Let’s be honest - it can be hard to have people engage with learning content. Whether you’re sharing knowledge with a small group of employees, students or even across a whole business, the attitude towards learning seems to fall into one of two categories: 

  1. Do we have to?
  2. Fine, let’s check the ‘OK, I got it’ box and get on with our days. 

But what if your learning could be more than that? What if you could create online learning that wasn’t only enjoyable and engaging for your learners, but was also something that stayed in their mind for a really long time. 

At Savv-e we are passionate about creating learning that is both engaging and long-lasting. That’s why we consider the AGES model when creating custom digital learning courses.

AGES stands for Attention, Generation, Emotion and Spacing. Here’s what it’s all about:


Attention is necessary to allow neurons to activate and new neural connections to be formed to create deeper learning. Our brains are not created to remain attentive for extended periods of time, and as a result of this need regular periods of rest to refresh and refocus. During this period of time the brain is also working on recently formed neural connections to strengthen them.

When we have our brain pay attention to subject matter, this is when memories are formed. The absence of memory means there is no learning. There have been studies of patients with damage to their hippocampus (the section of the brain which forms memories) which show their ability to store memories is impaired. 

In short, attention matters because it’s how our brain knows what we’re trying to learn in the first place.


The second component involves how we engage with the material. Research shows we can’t just absorb information passively; we must take an active, creative role.

This stems from how the brain stores memory, as the hippocampus acts more like a web than a hard drive. The thicker and denser the web of memories, the stronger each individual memory becomes.

As learners, we help strengthen that web when we actively create — or generate — those connections. One way to do that is by relating the new material to our existing web of knowledge.
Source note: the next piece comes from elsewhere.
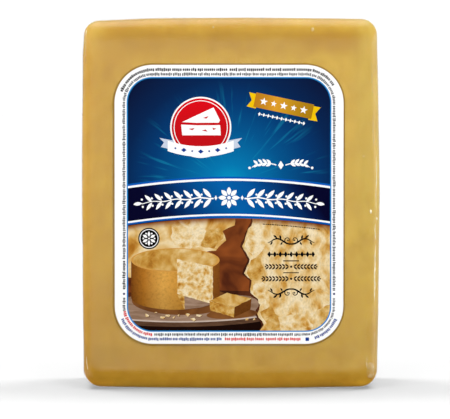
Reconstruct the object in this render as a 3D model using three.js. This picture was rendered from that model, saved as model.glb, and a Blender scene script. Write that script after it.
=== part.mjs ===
// A whole rectangular block of hard cheese, sealed in clear clinging film, with an adhesive label on its front.
// It stands upright on its short bottom edge. Front is towards -Y, up is +Z, millimetres.
// The origin is the middle of the footprint, on the surface the block stands on.

import * as THREE from 'three';

// ---------------------------------------------------------------- driving dimensions, mm
const WIDTH = 160; // across the widest level, at mid-height
const HEIGHT = 198.5; // at mid-width
const DEPTH = 80; // of the block with its film, at its fullest

const SWELL_LEFT = 0.95; // how far the left side swells between its corners
const SWELL_RIGHT = 1.4; // the same, right side
const SWELL_TOP = 0.75;
const SWELL_BOTTOM = 0.8; // the underside stands on this swell, flat in its middle
const SWELL_SIDE_DEPTH = 0.55; // how far the sides draw back from mid-depth to the edges
const CROWN = 1.5; // how far front and back stand out at the middle

const CORNER = { topRight: 7.8, topLeft: 9.2, bottomLeft: 8.4, bottomRight: 10.4 }; // seen from the front
const INNER_CORNER = 4; // corner radius where the edge rounding meets the face

const EDGE_SIDE = { across: 5, deep: 6 }; // rounding from the face to a side: its width on the face, its depth
const EDGE_TOP = { across: 11, deep: 10 };
const EDGE_BOTTOM = { across: 9.5, deep: 10 };

const FOOT_HALF_X = 57; // half length of the flat the block stands on; its depth is what the edge roundings leave

const LABEL_WIDTH = 122.3;
const LABEL_HEIGHT = 149.3;
const LABEL_CORNER = 20.3;
const LABEL_SHIFT_X = -0.95; // from the block's centre line
const LABEL_SHIFT_Z = -0.8; // from the block's mid-height
const LABEL_THICK = 0.4;
const LABEL_GAP = 0.3; // between the label's back and the film

// ---------------------------------------------------------------- mesh fineness
const STEPS_SIDE = 12; // along each upright side of a ring
const STEPS_CORNER = 6; // round each corner
const STEPS_ROUND = 6; // round each edge rounding
const WALL_Y = [-24, 0, 24]; // ring places on the walls, from mid-depth
const FACE_SCALE = [0.95, 0.82, 0.64, 0.44, 0.22]; // rings on the front and back faces
const LABEL_STEPS = { straight: 8, corner: 6, scale: [0.86, 0.62, 0.36] };

// ---------------------------------------------------------------- the block's form
const TOTAL_DEPTH = DEPTH + LABEL_GAP + LABEL_THICK;
const MID_Y = (TOTAL_DEPTH - DEPTH) / 2; // the block sits back by half the label, so that the whole is centred
const MID_Z = HEIGHT / 2;
const HALF_Y = DEPTH / 2 - CROWN; // of the straight body before it swells
const HALF_TOP = HEIGHT / 2 - SWELL_TOP;
const HALF_BOTTOM = HEIGHT / 2 - SWELL_BOTTOM;
const HALF_LEFT = WIDTH / 2 - SWELL_LEFT;
const HALF_RIGHT = WIDTH / 2 - SWELL_RIGHT;

const arch = (t) => Math.max(0, 1 - t * t);

// 1 over the flat of the foot, falling to 0 at the block's sides.
function footShare(x) {
  const t = (Math.abs(x) - FOOT_HALF_X) / (WIDTH / 2 - FOOT_HALF_X);
  return 1 - Math.min(1, Math.max(0, t));
}

// Carries a point of the straight-sided body to the swollen one. y and z are measured from the body's middle.
function swell([x, y, z]) {
  const u = x > 0 ? x / HALF_RIGHT : x / HALF_LEFT;
  const w = z > 0 ? z / HALF_TOP : z / HALF_BOTTOM;
  const v = y / HALF_Y;
  const atSide = Math.abs(u) ** 3;
  const sideSwell = x > 0 ? SWELL_RIGHT : SWELL_LEFT;
  const dx = Math.sign(x) * atSide * (sideSwell * arch(w) - SWELL_SIDE_DEPTH * v * v);
  const dz =
    z > 0
      ? w ** 3 * (SWELL_TOP * arch(u) - SWELL_SIDE_DEPTH * v * v)
      : -(Math.abs(w) ** 3) * SWELL_BOTTOM * footShare(x);
  const dy = v * CROWN * arch(u) * arch(w);
  return [x + dx, y + dy, z + dz];
}

// The place of the front face, film and all, in front of a point on the block.
function faceY(x, z) {
  return MID_Y + swell([x, -HALF_Y, z - MID_Z])[1];
}

// One ring of the straight-sided body, seen from the front, anticlockwise from the middle of the right side's foot.
// k is 0 at the walls and 1 where the edge rounding meets the face. Each point is [x, z, depth of the rounding there].
function ring(k) {
  const right = HALF_RIGHT - EDGE_SIDE.across * k;
  const left = -(HALF_LEFT - EDGE_SIDE.across * k);
  const top = HALF_TOP - EDGE_TOP.across * k;
  const bottom = -(HALF_BOTTOM - EDGE_BOTTOM.across * k);
  const r = (corner) => corner + (INNER_CORNER - corner) * k;
  const points = [];
  const side = (a, b, z0, z1, deep, stops) => {
    for (const t of stops) points.push([a + (b - a) * t, z0 + (z1 - z0) * t, deep]);
  };
  const corner = (cx, cz, radius, from, deepFrom, deepTo) => {
    for (let i = 0; i < STEPS_CORNER; i++) {
      const t = i / STEPS_CORNER;
      const a = from + (t * Math.PI) / 2;
      const blend = t * t * (3 - 2 * t);
      points.push([
        cx + radius * Math.cos(a),
        cz + radius * Math.sin(a),
        deepFrom + (deepTo - deepFrom) * blend,
      ]);
    }
  };
  const even = Array.from({ length: STEPS_SIDE }, (_, i) => i / STEPS_SIDE);
  const tr = r(CORNER.topRight);
  const tl = r(CORNER.topLeft);
  const bl = r(CORNER.bottomLeft);
  const br = r(CORNER.bottomRight);
  side(right, right, bottom + br, top - tr, EDGE_SIDE.deep, even);
  corner(right - tr, top - tr, tr, 0, EDGE_SIDE.deep, EDGE_TOP.deep);
  side(right - tr, left + tl, top, top, EDGE_TOP.deep, even);
  corner(left + tl, top - tl, tl, Math.PI / 2, EDGE_TOP.deep, EDGE_SIDE.deep);
  side(left, left, top - tl, bottom + bl, EDGE_SIDE.deep, even);
  corner(left + bl, bottom + bl, bl, Math.PI, EDGE_SIDE.deep, EDGE_BOTTOM.deep);
  // The underside has stops at the ends of its flat, so that the flat is exactly flat.
  const x0 = left + bl;
  const x1 = right - br;
  const foot = [x0, -FOOT_HALF_X - 6, -FOOT_HALF_X, FOOT_HALF_X, FOOT_HALF_X + 6];
  side(x0, x1, bottom, bottom, EDGE_BOTTOM.deep, foot.map((x) => (x - x0) / (x1 - x0)));
  corner(right - br, bottom + br, br, -Math.PI / 2, EDGE_BOTTOM.deep, EDGE_SIDE.deep);
  return points;
}

// A closed mesh from a first middle point, rings of equal length and a last middle point.
// The rings run anticlockwise seen from the first point's side.
function closedRings(first, rings, last) {
  const n = rings[0].length;
  const position = [first, ...rings.flat(), last].flat();
  const index = [];
  for (let i = 0; i < n; i++) {
    const j = (i + 1) % n;
    index.push(0, 1 + i, 1 + j);
    for (let r = 0; r + 1 < rings.length; r++) {
      const a = 1 + r * n + i;
      const b = 1 + r * n + j;
      index.push(a, a + n, b + n, a, b + n, b);
    }
    const base = 1 + (rings.length - 1) * n;
    index.push(base + i, base + n, base + j);
  }
  const geometry = new THREE.BufferGeometry();
  geometry.setAttribute('position', new THREE.Float32BufferAttribute(position, 3));
  geometry.setIndex(index);
  geometry.computeVertexNormals();
  return geometry;
}

function blockGeometry() {
  const place = (p) => {
    const [x, y, z] = swell(p);
    return [x, y + MID_Y, Math.max(0, z + MID_Z)];
  };
  const middle = (side) => place([0, side * HALF_Y, 0]);
  const half = (side) => {
    const rows = [];
    const edge = ring(1);
    for (const s of [...FACE_SCALE].reverse()) {
      rows.push(edge.map(([x, z]) => place([x * s, side * HALF_Y, z * s])));
    }
    for (let i = 0; i <= STEPS_ROUND; i++) {
      const a = ((i / STEPS_ROUND) * Math.PI) / 2;
      rows.push(
        ring(1 - Math.sin(a)).map(([x, z, deep]) =>
          place([x, side * (HALF_Y - deep * (1 - Math.cos(a))), z]),
        ),
      );
    }
    return rows;
  };
  const walls = WALL_Y.map((y) => ring(0).map(([x, z]) => place([x, y, z])));
  const rows = [...half(-1), ...walls, ...half(1).reverse()];
  return closedRings(middle(-1), rows, middle(1));
}

// ---------------------------------------------------------------- the label
function roundedOutline(width, height, radius, straight, corner) {
  const points = [];
  const quarter = [
    [width / 2 - radius, height / 2 - radius, 0, 0, 1, height - 2 * radius],
    [-width / 2 + radius, height / 2 - radius, Math.PI / 2, -1, 0, width - 2 * radius],
    [-width / 2 + radius, -height / 2 + radius, Math.PI, 0, -1, height - 2 * radius],
    [width / 2 - radius, -height / 2 + radius, -Math.PI / 2, 1, 0, width - 2 * radius],
  ];
  for (const [cx, cz, from, sx, sz, run] of quarter) {
    const x0 = cx + radius * Math.cos(from);
    const z0 = cz + radius * Math.sin(from);
    for (let i = 0; i < straight; i++) {
      const back = run * (1 - i / straight);
      points.push([x0 - sx * back, z0 - sz * back]);
    }
    for (let i = 0; i < corner; i++) {
      const a = from + ((i / corner) * Math.PI) / 2;
      points.push([cx + radius * Math.cos(a), cz + radius * Math.sin(a)]);
    }
  }
  return points;
}

function labelGeometry() {
  const { straight, corner, scale } = LABEL_STEPS;
  const outline = roundedOutline(LABEL_WIDTH, LABEL_HEIGHT, LABEL_CORNER, straight, corner);
  const cz = MID_Z + LABEL_SHIFT_Z;
  const at = (s, off) =>
    outline.map(([x, z]) => {
      const px = LABEL_SHIFT_X + x * s;
      const pz = cz + z * s;
      return [px, faceY(px, pz) - off, pz];
    });
  const centre = (off) => [LABEL_SHIFT_X, faceY(LABEL_SHIFT_X, cz) - off, cz];
  const inner = [...scale].reverse();
  const front = LABEL_GAP + LABEL_THICK;
  const rows = [
    ...inner.map((s) => at(s, front)),
    at(1, front),
    at(1, LABEL_GAP),
    ...scale.map((s) => at(s, LABEL_GAP)),
  ];
  return closedRings(centre(front), rows, centre(LABEL_GAP));
}

// ---------------------------------------------------------------- scene graph
const film = new THREE.MeshStandardMaterial({ color: 0xcb9e50, roughness: 0.28, metalness: 0 });
const paper = new THREE.MeshStandardMaterial({ color: 0x1f5fa8, roughness: 0.35, metalness: 0 });

const block = new THREE.Mesh(blockGeometry(), film);
block.name = 'cheese_block';

const label = new THREE.Mesh(labelGeometry(), paper);
label.name = 'label';

const cheese = new THREE.Group();
cheese.add(block, label);

export default cheese;
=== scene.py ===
"""The looks of a whole block of hard cheese, sealed in clear clinging film, with a printed label on its front.

Lengths are in millimetres until they become a mesh. Front is towards -Y, up is +Z.
"""

import math
import random

import bpy
import numpy as np
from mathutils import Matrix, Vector, noise
from mathutils.bvhtree import BVHTree
from mathutils.geometry import delaunay_2d_cdt


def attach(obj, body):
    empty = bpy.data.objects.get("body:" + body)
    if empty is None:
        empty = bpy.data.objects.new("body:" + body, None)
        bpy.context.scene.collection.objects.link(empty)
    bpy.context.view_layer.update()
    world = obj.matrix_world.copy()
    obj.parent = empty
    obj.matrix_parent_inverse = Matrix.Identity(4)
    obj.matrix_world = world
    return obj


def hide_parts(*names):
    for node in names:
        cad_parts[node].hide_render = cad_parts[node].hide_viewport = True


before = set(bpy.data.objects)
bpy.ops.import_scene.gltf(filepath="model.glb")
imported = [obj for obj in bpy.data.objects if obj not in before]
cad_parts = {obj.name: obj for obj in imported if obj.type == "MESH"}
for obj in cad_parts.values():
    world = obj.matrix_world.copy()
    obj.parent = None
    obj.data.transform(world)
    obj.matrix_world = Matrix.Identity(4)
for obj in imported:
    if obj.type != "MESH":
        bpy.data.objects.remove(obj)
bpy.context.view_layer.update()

MM = 0.001

# ------------------------------------------------------------------ sizes, mm
WIDTH, HEIGHT, DEPTH = 160.0, 198.5, 80.0
TOTAL_DEPTH = 80.7
MID_Y = (TOTAL_DEPTH - DEPTH) / 2
MID_Z = HEIGHT / 2
SWELL_LEFT, SWELL_RIGHT, SWELL_TOP, SWELL_BOTTOM = 1.0, 1.6, 0.75, 1.2
SWELL_SIDE_DEPTH, CROWN = 0.55, 1.5
SWELL_RISE = 1.3  # how full the sides swell between the corners
SWELL_LEFT_TOP, SWELL_RIGHT_FOOT = 0.78, 0.84  # the share of the swell that is lost by these two corners
DROOP, DROOP_FROM, DROOP_OVER = 0.95, 30.0, 50.0  # the top edge sinks towards its left corner
LEAN, LEAN_FROM, LEAN_OVER = 0.55, 78.0, 14.0  # and the left edge leans in there
HALF_Y = DEPTH / 2 - CROWN
HALF_TOP, HALF_BOTTOM = HEIGHT / 2 - SWELL_TOP, HEIGHT / 2 - SWELL_BOTTOM
HALF_LEFT, HALF_RIGHT = WIDTH / 2 - SWELL_LEFT, WIDTH / 2 - SWELL_RIGHT
CORNER = {"tr": 8.6, "tl": 8.2, "bl": 9.6, "br": 9.2}
INNER_CORNER = 4.5
# The rounding from a face to each wall: width on the face, depth, and how long its lead-in is.
EDGE = {
    "left": (7.0, 6.5, 1.30),
    "right": (8.0, 7.0, 1.30),
    "top": (16.0, 10.5, 1.35),
    "bottom": (11.0, 7.0, 1.18),
}

LABEL_W, LABEL_H, LABEL_R = 121.45, 148.25, 20.2
LABEL_X, LABEL_Z = -0.98, MID_Z - 0.5


# ------------------------------------------------------------------ the block's form
def arch(t):
    return np.maximum(0.0, 1.0 - t * t)


def smooth(t):
    t = np.clip(t, 0.0, 1.0)
    return t * t * (3 - 2 * t)


def swell(p):
    """The straight-sided body's points carried to the swollen one; y and z are from the body's middle."""
    x, y, z = p[:, 0], p[:, 1], p[:, 2]
    u = np.where(x > 0, x / HALF_RIGHT, x / HALF_LEFT)
    w = np.where(z > 0, z / HALF_TOP, z / HALF_BOTTOM)
    v = y / HALF_Y
    side = np.where(x > 0, SWELL_RIGHT, SWELL_LEFT)
    lost = np.where(
        x > 0, np.where(w < 0, SWELL_RIGHT_FOOT, 1.0), np.where(w > 0, SWELL_LEFT_TOP, 1.0)
    )
    tent = 1.0 - lost * np.minimum(1.0, np.abs(w)) ** SWELL_RISE
    dx = np.sign(x) * np.abs(u) ** 3 * (side * tent - SWELL_SIDE_DEPTH * v * v)
    dx = dx + np.where(x < 0, np.abs(u) ** 6 * LEAN * smooth((z - LEAN_FROM) / LEAN_OVER), 0.0)
    dz = np.where(
        z > 0,
        np.abs(w) ** 3 * (SWELL_TOP * arch(u) - SWELL_SIDE_DEPTH * v * v)
        - np.abs(w) ** 6 * DROOP * smooth((-x - DROOP_FROM) / DROOP_OVER),
        -(np.abs(w) ** 3) * SWELL_BOTTOM * arch(x / (WIDTH / 2)),
    )
    dy = v * CROWN * arch(u) * arch(w)
    return np.stack([x + dx, y + dy, z + dz], 1)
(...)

Emotions play a two-part role when it comes to absorbing information. Firstly, they increase our attention to the topic at hand, which allows us to focus. And secondly, emotions activate a brain region called the amygdala, which seems to alert the hippocampus that the material is important and worth encoding as memory.

Ways to create insight for your learner include reflection activities, starting with a challenge and asking learners to consider how they would respond. The amygdala reacts quickly to stimulus and can trigger quick reactions before we are conscious of this process. It sends a signal to the hippocampus that this is something they need to remember. 


We don’t store memories, we grow them and that takes time. 

Rest and reactivation is absolutely fundamental to creating lasting memories. When a learner returns from a brief moment of rest, there is a different context which also helps embed a deeper memory. This also allows learners to take advantage of sleep, which reactivates neural circuits and allows us to forget irrelevant information.

Taking shorts and regular breaks can lead to more insights and therefore more information retained by the learner. Most insights occur in the shower (who would’ve thought!) so take the time to recharge, and sit back for long and lasting memories to form.

Ultimately, the AGES Model describes a style of learning that helps people focus on the content, engage directly with it, experience positive emotions around it, and take breaks between lessons. When organizations take such an approach, research suggests they’ll maximize their teams’ learning and accelerate breakthroughs like never before.

Learn more about the AGES model by looking at this webinar with Lisa Vincent and Bronwyn Leong.

The AGES model was introduced by Lila Davachi, Tobias Kiefer, David Rock and Lisa Rock in 2010 and refined by researchers at Columbia, New York University and the NeuroLeadership Institute.